Spearheaded by KT Fitzgerald, the Binghamton University Feminist Collective senior advisor, communications organizer with the organization Know Your IX and a senior majoring in psychology, the program is meant to cater to the diverse needs of claimants navigating Title IX grievance processes. Beginning in 2023, the Title IX Peer Advisors Program aims to provide comprehensive support, including guidance through the complex web of Title IX procedures, awareness of rights at federal, state and SUNY-wide levels and assistance in accessing supportive measures and accommodations.

Frank Rizzo, director of the Title IX Peer Advisors Program, an SA advocate and a junior majoring in biochemistry and philosophy, politics and law, explained why the program was created.

“The [SA] Title IX Peer Advisors program was founded to provide claimants who are pursuing Title IX grievance processes — including, but not limited to, survivors and victims of sexual/gender-based harassment, violence or discrimination — with adequate support through a peer advising program,” Rizzo wrote. “Ensuring that claimants know which supportive measures and accommodations they are entitled to, and referring claimants to the appropriate on- and off-campus services or professionals based on a claimants’ individual needs and circumstances.”

The program falls under the vice president of student success (VPSS) office, and Luca Cassidy, the current VPSS and a junior double-majoring in economics and sociology, helped create the program with Fitzgerald and Rizzo.

Applications for the Title IX Peer Advisors Program opened on March 11, welcoming “hard-working” students passionate about advocacy and peer-to-peer support. Those accepted will undergo two mandatory training sessions and dedicate approximately five hours per week to their roles.

According to the Binghamton Title IX website, it is prohibited to exclude or discriminate against any individual on the basis of sex in any educational program or activity that receives federal financial assistance in the United States. Title IX safeguards students from sex-based discrimination and harassment, encompassing behaviors like sex stereotyping and harassment rooted in gender identity or expression.

Andrew Baker, senior compliance officer and Title IX coordinator, explained that the Title IX office met with the students planning this initiative in October 2023. The office does not currently have any collaborations planned but is open to considering them moving forward.

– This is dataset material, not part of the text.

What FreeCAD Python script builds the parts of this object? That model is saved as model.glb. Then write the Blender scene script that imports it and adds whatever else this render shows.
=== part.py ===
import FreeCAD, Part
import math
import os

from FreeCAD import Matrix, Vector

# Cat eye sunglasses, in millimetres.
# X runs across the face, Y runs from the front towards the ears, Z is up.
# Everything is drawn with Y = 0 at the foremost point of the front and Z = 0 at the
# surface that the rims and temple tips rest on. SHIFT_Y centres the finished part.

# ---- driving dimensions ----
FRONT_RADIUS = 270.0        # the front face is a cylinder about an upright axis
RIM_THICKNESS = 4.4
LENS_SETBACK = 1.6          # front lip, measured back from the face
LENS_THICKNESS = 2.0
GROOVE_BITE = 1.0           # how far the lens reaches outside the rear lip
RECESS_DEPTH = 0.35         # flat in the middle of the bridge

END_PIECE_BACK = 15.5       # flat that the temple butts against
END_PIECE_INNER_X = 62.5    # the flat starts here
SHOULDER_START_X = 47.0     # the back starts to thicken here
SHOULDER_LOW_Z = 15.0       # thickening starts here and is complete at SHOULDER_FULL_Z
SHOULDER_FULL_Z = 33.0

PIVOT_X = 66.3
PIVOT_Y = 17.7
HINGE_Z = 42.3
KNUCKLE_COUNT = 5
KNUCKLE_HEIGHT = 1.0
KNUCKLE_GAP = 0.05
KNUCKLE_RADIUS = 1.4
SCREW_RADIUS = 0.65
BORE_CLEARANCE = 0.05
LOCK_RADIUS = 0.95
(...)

Baker described the Title IX coordinators’ role and highlighted other available services, like accommodations for pregnant students.

“The roles of Title IX Coordinators include receiving reports, coordinating campus response, ensuring training/education is provided to the campus community and providing reporting individuals with accommodations and services during an investigation,” Baker wrote.

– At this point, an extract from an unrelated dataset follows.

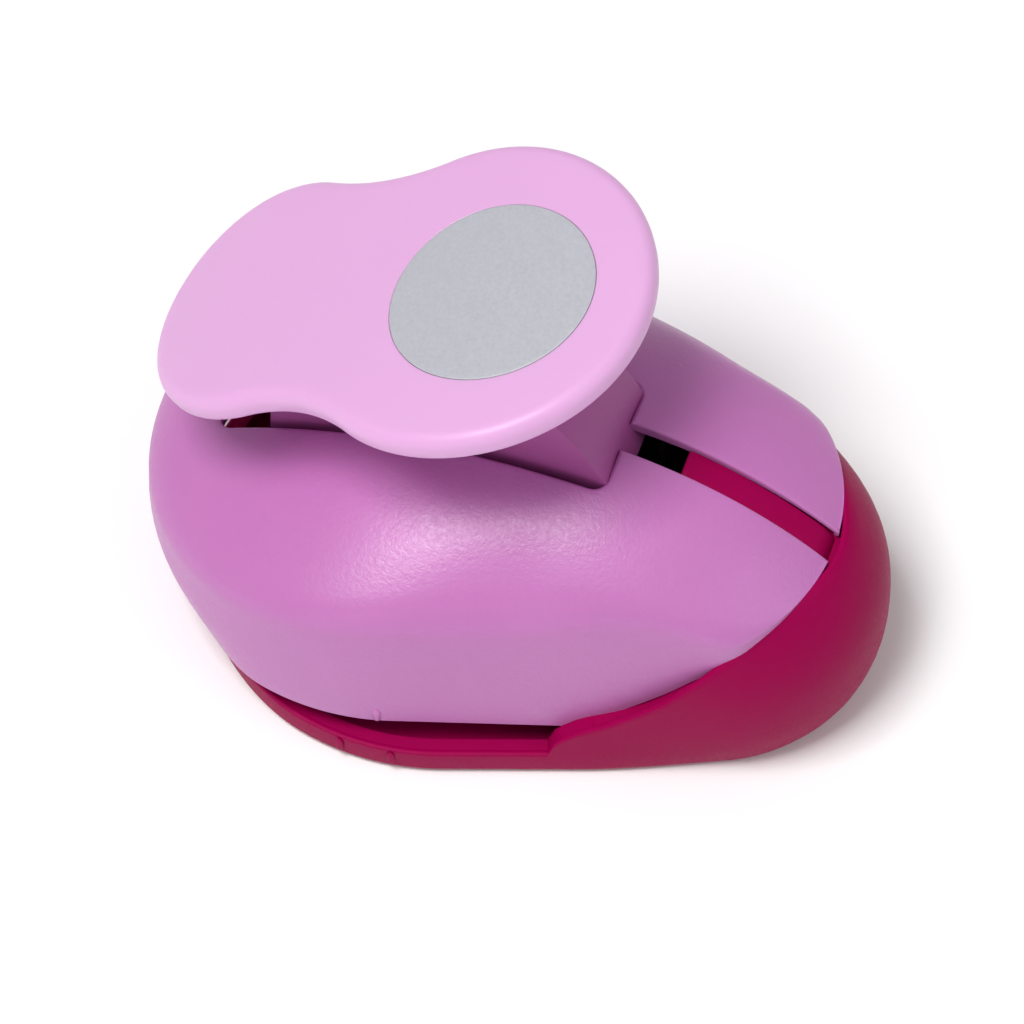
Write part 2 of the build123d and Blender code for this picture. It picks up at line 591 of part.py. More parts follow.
def make_pin_clips():
    """Retaining ring on each end of the pivot pin."""
    clips = []
    start = CHEEK_INNER + CHEEK_THICKNESS
    for side in (-1, 1):
        ring = cross_rod(PIVOT_X, PIVOT_Z, CLIP_RADIUS, CLIP_THICKNESS)
        ring -= cross_rod(PIVOT_X, PIVOT_Z, PIN_RADIUS, CLIP_THICKNESS * 2)
        clips.append(Pos(0, side * (start + CLIP_THICKNESS / 2), 0) * ring)
    return clips


def build_nodes():
    """Every separate piece by name; a list is a group of like pieces."""
    pin_length = 2 * (CHEEK_INNER + CHEEK_THICKNESS + CLIP_THICKNESS)
    return {
        "base_shell": make_base_shell(),
        "upper_shell": make_upper_shell(),
        "slot_rib": make_slot_rib(),
        "guide_frame": make_guide_frame(),
        "die_plate": make_die_plate(),
        "corner_fence": make_corner_fence(),
        "pivot_pin": cross_rod(PIVOT_X, PIVOT_Z, PIN_RADIUS, pin_length),
        "pin_clips": make_pin_clips(),
        "spring_post_left": make_spring_post(1),
        "spring_post_right": make_spring_post(-1),
        "return_spring_left": make_return_spring(1),
        "return_spring_right": make_return_spring(-1),
        "frame_screws": [screw(x, y, GUIDE_TOP + HEAD_HEIGHT, DIE_BOTTOM + 0.3) for x, y in FRAME_SCREW_SPOTS],
        "base_screws": [screw(x, y, 0, GUIDE_TOP - 0.4) for x, y in BASE_SCREW_SPOTS],
        "case_screws": [screw(x, y, 0, CASE_SCREW_TOP) for x, y in CASE_SCREW_SPOTS],
        "punch_blade": make_punch_blade(),
        "punch_holder": make_punch_holder(),
        "holder_screws": make_holder_screws(),
        "lever_stem": make_lever_stem(),
        "lever_plate": make_lever_plate(),
        "label_disc": make_label_disc(),
        "cam_pin": cross_rod(CAM_X, CAM_Z, CAM_PIN_RADIUS, STEM_WIDTH),
        "plate_screws": make_plate_screws(),
    }


os.makedirs("parts", exist_ok=True)
for name, piece in build_nodes().items():
    shape = Compound(piece) if isinstance(piece, list) else piece
    export_step(shape, f"parts/{name}.step")
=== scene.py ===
"""A lilac and magenta lever punch that rounds the corners of paper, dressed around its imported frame."""

import logging
import math
from dataclasses import dataclass, field
from enum import Enum
from typing import Callable, Optional, Sequence

import bmesh
import bpy
import numpy as np
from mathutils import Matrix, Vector

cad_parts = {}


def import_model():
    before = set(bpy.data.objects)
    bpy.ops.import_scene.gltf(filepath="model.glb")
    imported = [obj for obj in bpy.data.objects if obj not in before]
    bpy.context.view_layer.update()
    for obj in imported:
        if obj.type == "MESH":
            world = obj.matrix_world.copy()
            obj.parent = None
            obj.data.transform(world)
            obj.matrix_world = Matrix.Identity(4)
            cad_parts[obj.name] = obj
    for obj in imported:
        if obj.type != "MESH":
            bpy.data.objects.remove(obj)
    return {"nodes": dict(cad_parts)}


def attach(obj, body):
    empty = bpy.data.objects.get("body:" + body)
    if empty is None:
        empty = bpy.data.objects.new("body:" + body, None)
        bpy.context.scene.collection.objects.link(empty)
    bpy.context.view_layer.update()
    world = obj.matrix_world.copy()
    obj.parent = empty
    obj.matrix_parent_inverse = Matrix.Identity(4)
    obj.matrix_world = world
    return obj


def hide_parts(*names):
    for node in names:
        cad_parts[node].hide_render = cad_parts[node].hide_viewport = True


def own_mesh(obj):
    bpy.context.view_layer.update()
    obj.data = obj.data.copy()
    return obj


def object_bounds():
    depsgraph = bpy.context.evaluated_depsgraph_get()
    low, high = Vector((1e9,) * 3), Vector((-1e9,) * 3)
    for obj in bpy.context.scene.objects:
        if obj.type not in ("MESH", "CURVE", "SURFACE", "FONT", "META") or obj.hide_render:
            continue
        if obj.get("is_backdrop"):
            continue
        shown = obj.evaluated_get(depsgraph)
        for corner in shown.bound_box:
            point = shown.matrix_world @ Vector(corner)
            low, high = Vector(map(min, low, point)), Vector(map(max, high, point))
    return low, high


LOG = logging.getLogger("corner_rounder")
MM = 0.001
ABOVE_ALL = 60.0
Colour = tuple[float, float, float]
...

Referrals to the CARE Team or VARCC may be offered to students when deemed appropriate and desired, and developments are already underway, including a peer-to-peer support and victim advocacy training curated through a partnership with VARCC and other programs.

Fitzgerald emphasized that there are no significant alterations anticipated for the program. However, they have been considering reaching out to colleagues at other SUNY institutions to explore the possibility of adapting the program for their campuses. Given the demand for peer support networks and similar resources, Fitzgerald said they believe there’s potential for their model to be replicated.

“This program is necessary because of the countless survivors who have been failed here at [BU], within the SUNY system and at educational institutions across the entire United States,” Fitzgerald wrote. “Experiences of violence and harassment can seriously impede a student’s access to their education, often yielding dire negative consequences for one’s social, emotional, financial and/or academic well-being.”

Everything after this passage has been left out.